Against the Bengals’ offense, one would expect the Ravens to utilize a lot of personnel groupings heavy on the defensive backs (see above). Having six or more defensive backs on the field at one time can help protect against a talented group of WRs, but Wink Martindale can’t get away from who he is and stop bringing pressure. Bringing extra blitzers off the edge will challenge the Bengals’ offensive line and force Brandon Allen to get the ball out of his hands before deep shots can develop down the field.
Martindale should learn from his own history and blitz his defensive backs in Cincinnati on Sunday.

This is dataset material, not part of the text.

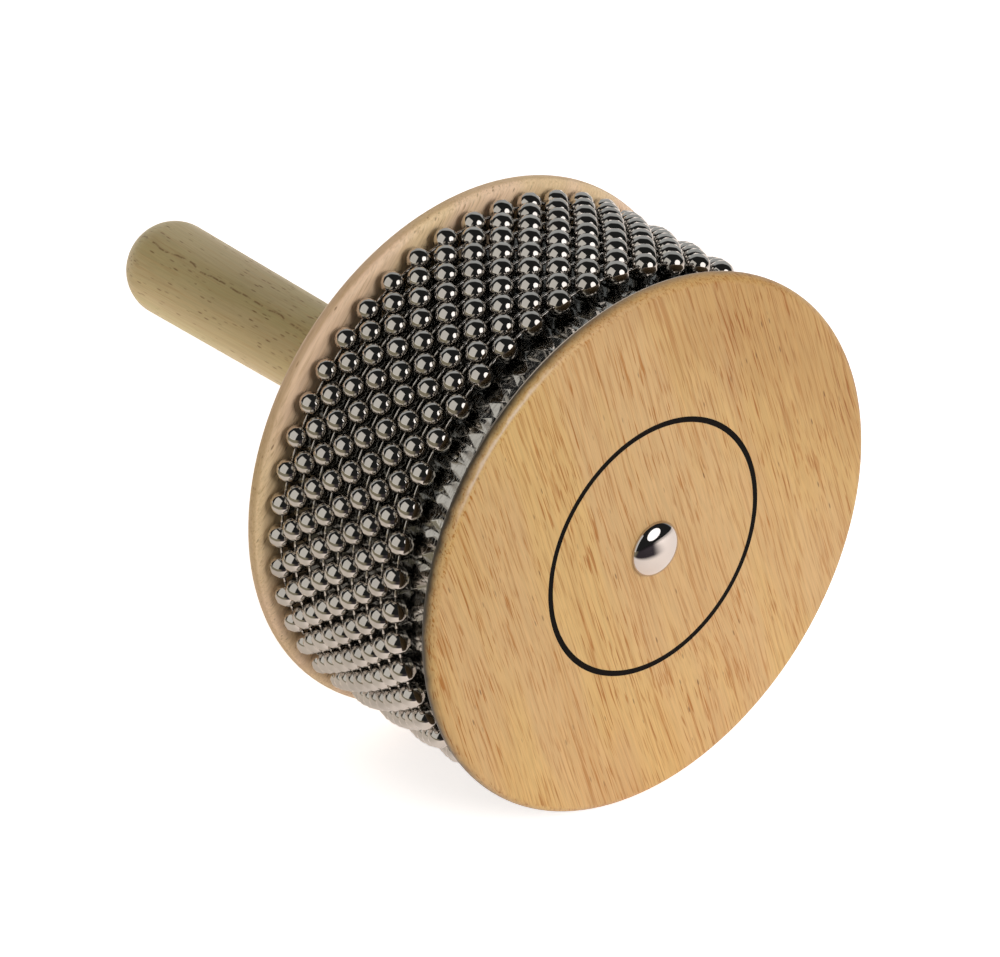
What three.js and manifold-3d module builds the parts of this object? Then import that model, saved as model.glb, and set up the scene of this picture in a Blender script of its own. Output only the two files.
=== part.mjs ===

One-on-One Matchup to Watch
Bengals’ LT Fred Johnson versus Ravens’ OLB Tyus Bowser
All NFL teams have to deal with injuries. The Bengals are no exception. Like the Ravens, the Bengals are being forced to finish their season without their star left tackle. Jonah Williams, the Bengals 1st round pick in 2019, suffered a season-ending knee injury in Week 14. With Williams out, the Ravens can expect to see Fred Johnson lining up at LT in Cincinnati on Sunday. Johnson, an undrafted signee of the Pittsburgh Steelers in 2019, is out of his league at LT. He was a college RG who is still learning his way as a professional blindside protector. Tyus Bowser is looking to land himself a big contract this offseason.
A big game from Bowser against Johnson could secure the Ravens a playoff spot and secure himself a nice deal.